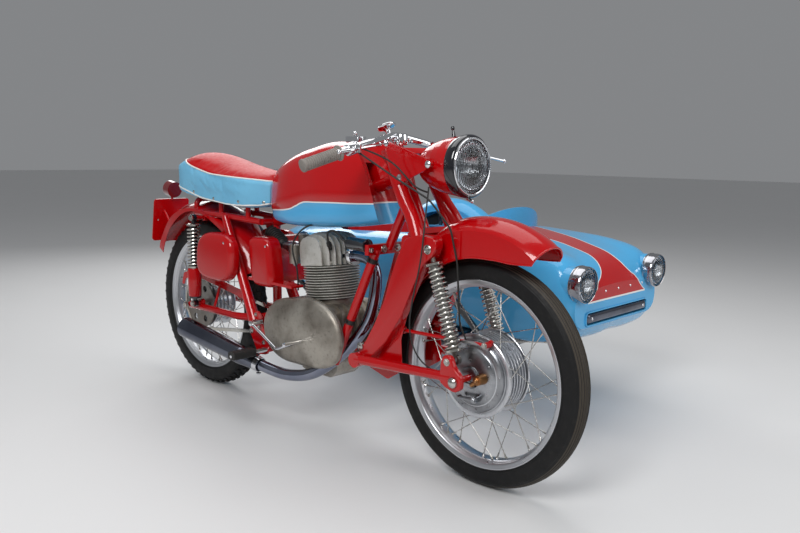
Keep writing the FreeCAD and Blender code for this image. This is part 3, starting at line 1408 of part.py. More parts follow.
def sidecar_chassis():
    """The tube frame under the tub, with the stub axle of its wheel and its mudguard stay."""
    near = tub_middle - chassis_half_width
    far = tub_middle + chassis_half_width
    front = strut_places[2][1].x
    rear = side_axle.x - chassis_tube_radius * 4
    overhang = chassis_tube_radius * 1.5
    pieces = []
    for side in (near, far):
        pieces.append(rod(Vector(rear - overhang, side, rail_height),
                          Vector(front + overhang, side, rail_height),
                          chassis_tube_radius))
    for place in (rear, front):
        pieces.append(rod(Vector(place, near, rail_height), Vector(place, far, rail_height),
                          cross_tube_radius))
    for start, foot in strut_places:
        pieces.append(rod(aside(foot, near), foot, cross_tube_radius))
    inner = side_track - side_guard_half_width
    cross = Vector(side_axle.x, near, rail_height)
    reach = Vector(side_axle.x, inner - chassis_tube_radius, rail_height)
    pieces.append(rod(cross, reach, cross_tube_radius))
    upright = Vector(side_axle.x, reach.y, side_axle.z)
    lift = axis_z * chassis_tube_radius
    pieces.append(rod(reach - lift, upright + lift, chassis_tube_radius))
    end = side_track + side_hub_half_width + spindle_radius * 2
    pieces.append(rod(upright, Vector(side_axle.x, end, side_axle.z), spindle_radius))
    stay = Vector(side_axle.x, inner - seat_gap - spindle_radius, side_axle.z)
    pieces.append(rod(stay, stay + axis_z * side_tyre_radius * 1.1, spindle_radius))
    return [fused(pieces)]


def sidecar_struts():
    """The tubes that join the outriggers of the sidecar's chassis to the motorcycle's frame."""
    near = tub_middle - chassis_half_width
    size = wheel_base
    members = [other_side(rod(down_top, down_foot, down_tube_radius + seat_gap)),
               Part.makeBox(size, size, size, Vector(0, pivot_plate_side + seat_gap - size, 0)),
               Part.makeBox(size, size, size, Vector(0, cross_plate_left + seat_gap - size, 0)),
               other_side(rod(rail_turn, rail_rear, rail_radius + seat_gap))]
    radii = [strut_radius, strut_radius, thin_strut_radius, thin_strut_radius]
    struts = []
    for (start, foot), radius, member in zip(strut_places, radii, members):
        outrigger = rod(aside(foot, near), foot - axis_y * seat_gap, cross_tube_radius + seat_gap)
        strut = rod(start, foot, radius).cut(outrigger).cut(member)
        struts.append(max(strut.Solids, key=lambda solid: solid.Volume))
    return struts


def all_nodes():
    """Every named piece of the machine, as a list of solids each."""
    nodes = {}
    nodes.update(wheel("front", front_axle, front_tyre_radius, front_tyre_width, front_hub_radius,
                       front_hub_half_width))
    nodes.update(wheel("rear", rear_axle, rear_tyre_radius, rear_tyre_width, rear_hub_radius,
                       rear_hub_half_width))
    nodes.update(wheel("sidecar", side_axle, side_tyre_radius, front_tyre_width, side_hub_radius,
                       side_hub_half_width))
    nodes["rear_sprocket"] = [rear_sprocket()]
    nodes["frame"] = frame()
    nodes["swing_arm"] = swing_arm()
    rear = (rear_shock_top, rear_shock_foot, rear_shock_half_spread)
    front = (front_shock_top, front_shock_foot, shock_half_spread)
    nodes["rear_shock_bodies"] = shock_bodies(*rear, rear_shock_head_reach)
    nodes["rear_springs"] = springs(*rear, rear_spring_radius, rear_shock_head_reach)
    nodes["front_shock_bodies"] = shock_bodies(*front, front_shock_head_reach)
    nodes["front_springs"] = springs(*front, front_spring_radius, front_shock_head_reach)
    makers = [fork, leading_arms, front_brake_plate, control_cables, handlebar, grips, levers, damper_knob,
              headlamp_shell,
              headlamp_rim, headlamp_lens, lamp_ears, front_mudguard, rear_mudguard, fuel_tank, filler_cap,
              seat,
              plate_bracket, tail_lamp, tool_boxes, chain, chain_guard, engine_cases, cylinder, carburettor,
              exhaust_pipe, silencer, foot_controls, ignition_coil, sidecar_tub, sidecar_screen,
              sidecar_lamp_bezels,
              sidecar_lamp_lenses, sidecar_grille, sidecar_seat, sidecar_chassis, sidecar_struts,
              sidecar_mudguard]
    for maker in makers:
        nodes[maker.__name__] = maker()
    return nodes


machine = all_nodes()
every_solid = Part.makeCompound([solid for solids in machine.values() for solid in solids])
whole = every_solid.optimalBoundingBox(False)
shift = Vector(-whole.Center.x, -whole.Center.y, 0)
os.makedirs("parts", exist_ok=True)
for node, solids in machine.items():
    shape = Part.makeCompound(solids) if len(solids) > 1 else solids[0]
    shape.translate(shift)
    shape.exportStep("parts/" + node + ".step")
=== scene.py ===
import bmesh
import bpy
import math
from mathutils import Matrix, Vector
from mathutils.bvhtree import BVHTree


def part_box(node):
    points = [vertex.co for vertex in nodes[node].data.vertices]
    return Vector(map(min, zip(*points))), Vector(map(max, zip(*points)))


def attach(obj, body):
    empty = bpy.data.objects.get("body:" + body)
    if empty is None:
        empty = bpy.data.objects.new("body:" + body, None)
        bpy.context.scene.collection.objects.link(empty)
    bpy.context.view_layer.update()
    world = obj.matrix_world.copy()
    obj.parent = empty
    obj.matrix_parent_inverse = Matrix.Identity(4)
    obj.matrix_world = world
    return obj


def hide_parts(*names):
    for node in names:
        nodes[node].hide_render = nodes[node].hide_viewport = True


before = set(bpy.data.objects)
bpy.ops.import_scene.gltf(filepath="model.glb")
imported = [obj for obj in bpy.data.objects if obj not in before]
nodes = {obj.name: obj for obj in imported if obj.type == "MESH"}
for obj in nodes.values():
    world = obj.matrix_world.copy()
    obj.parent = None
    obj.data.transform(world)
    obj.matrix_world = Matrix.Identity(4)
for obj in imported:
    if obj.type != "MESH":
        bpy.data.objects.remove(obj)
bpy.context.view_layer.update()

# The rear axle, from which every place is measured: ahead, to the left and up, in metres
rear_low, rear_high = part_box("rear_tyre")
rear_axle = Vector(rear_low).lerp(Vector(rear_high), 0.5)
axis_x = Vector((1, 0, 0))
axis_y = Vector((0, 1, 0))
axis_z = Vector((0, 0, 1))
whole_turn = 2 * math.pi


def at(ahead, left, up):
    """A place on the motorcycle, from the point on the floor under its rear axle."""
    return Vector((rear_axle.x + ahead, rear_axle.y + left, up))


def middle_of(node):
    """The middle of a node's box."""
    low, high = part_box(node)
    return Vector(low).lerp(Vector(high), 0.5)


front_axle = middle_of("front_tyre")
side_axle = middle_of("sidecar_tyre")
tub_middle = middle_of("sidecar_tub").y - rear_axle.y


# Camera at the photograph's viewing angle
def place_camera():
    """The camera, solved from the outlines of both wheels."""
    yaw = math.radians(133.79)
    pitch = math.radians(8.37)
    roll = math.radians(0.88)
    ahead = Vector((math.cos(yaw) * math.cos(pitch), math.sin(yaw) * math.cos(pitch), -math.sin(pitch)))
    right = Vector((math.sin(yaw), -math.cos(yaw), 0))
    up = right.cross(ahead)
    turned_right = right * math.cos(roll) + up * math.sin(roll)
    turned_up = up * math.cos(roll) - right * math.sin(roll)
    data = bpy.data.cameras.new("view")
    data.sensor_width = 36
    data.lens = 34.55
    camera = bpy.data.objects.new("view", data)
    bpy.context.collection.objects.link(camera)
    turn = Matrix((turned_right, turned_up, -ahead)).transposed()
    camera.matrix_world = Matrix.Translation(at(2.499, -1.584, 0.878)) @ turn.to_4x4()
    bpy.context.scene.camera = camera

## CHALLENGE
In the listing above, locate the line containing "machine = all_nodes()" and the line containing "obj.matrix_world = world", then transcribe both and every line between them verbatim.

## SOLUTION TO THE EXERCISE
machine = all_nodes()
every_solid = Part.makeCompound([solid for solids in machine.values() for solid in solids])
whole = every_solid.optimalBoundingBox(False)
shift = Vector(-whole.Center.x, -whole.Center.y, 0)
os.makedirs("parts", exist_ok=True)
for node, solids in machine.items():
    shape = Part.makeCompound(solids) if len(solids) > 1 else solids[0]
    shape.translate(shift)
    shape.exportStep("parts/" + node + ".step")
=== scene.py ===
import bmesh
import bpy
import math
from mathutils import Matrix, Vector
from mathutils.bvhtree import BVHTree


def part_box(node):
    points = [vertex.co for vertex in nodes[node].data.vertices]
    return Vector(map(min, zip(*points))), Vector(map(max, zip(*points)))


def attach(obj, body):
    empty = bpy.data.objects.get("body:" + body)
    if empty is None:
        empty = bpy.data.objects.new("body:" + body, None)
        bpy.context.scene.collection.objects.link(empty)
    bpy.context.view_layer.update()
    world = obj.matrix_world.copy()
    obj.parent = empty
    obj.matrix_parent_inverse = Matrix.Identity(4)
    obj.matrix_world = world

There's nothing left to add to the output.